### Your objective
Locate each line holding the string "axes" and copy it.

### Data block
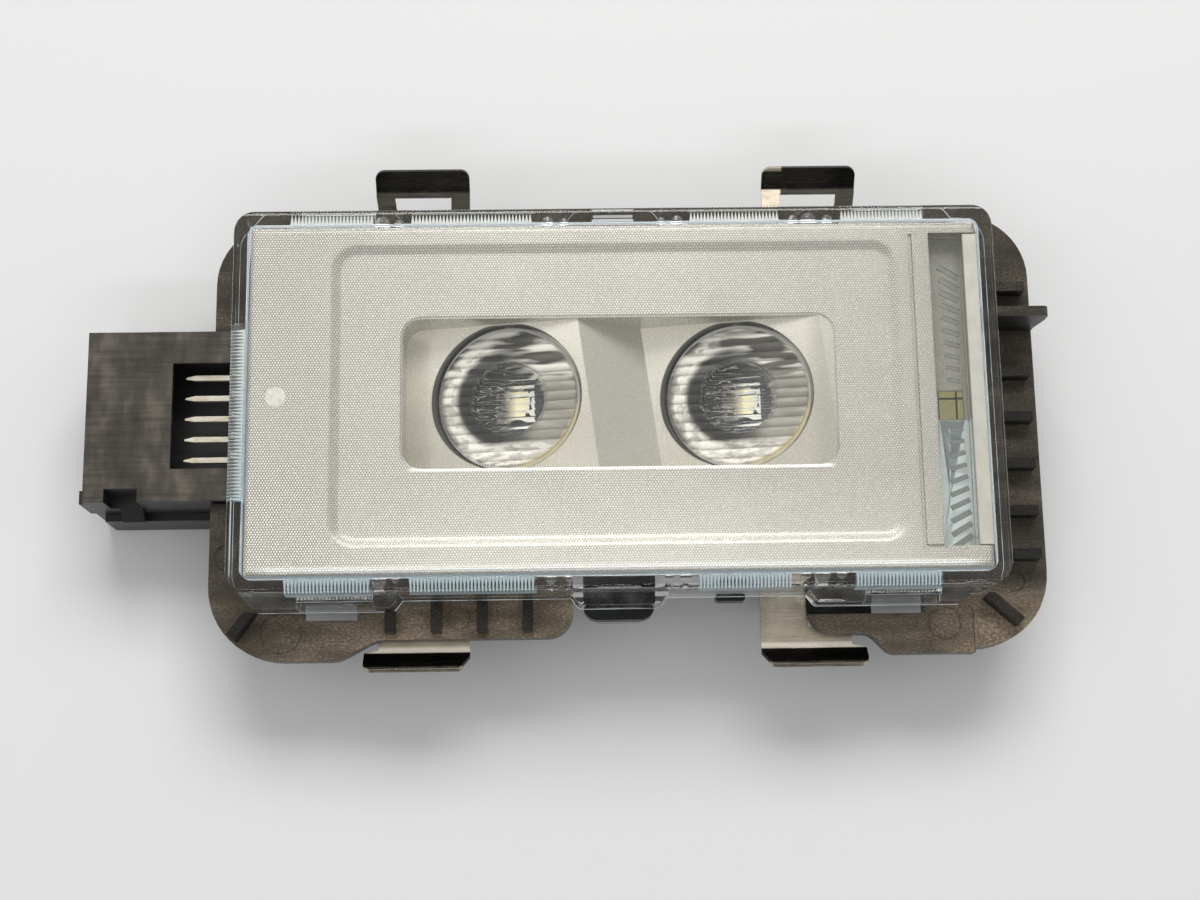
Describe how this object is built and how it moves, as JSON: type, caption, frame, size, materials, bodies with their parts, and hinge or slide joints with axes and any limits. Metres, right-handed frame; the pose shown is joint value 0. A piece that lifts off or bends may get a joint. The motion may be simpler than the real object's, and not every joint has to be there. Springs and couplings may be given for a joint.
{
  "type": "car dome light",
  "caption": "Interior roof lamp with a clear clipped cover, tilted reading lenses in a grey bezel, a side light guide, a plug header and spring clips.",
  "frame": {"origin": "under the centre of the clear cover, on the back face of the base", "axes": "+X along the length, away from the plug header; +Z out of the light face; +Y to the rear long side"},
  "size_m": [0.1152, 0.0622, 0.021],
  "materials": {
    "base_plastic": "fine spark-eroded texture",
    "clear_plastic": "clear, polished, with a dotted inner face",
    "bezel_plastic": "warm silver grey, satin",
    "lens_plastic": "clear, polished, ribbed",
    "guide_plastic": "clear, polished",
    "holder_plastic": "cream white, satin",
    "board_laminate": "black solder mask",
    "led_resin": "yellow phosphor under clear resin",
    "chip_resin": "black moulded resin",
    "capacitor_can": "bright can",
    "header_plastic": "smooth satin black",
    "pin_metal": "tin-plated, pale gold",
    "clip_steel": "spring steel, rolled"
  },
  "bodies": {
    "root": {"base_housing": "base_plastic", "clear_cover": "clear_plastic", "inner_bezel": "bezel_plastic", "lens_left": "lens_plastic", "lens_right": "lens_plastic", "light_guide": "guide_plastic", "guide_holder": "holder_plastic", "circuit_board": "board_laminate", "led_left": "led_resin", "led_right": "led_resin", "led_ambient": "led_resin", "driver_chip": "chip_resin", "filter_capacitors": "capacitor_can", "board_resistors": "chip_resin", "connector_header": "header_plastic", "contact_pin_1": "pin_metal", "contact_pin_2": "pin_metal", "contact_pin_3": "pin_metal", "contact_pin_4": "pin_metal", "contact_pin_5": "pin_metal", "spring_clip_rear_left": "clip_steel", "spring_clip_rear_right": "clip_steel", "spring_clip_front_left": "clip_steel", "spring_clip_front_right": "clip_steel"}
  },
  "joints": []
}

### Task response
Describe how this object is built and how it moves, as JSON: type, caption, frame, size, materials, bodies with their parts, and hinge or slide joints with axes and any limits. Metres, right-handed frame; the pose shown is joint value 0. A piece that lifts off or bends may get a joint. The motion may be simpler than the real object's, and not every joint has to be there. Springs and couplings may be given for a joint.
  "frame": {"origin": "under the centre of the clear cover, on the back face of the base", "axes": "+X along the length, away from the plug header; +Z out of the light face; +Y to the rear long side"},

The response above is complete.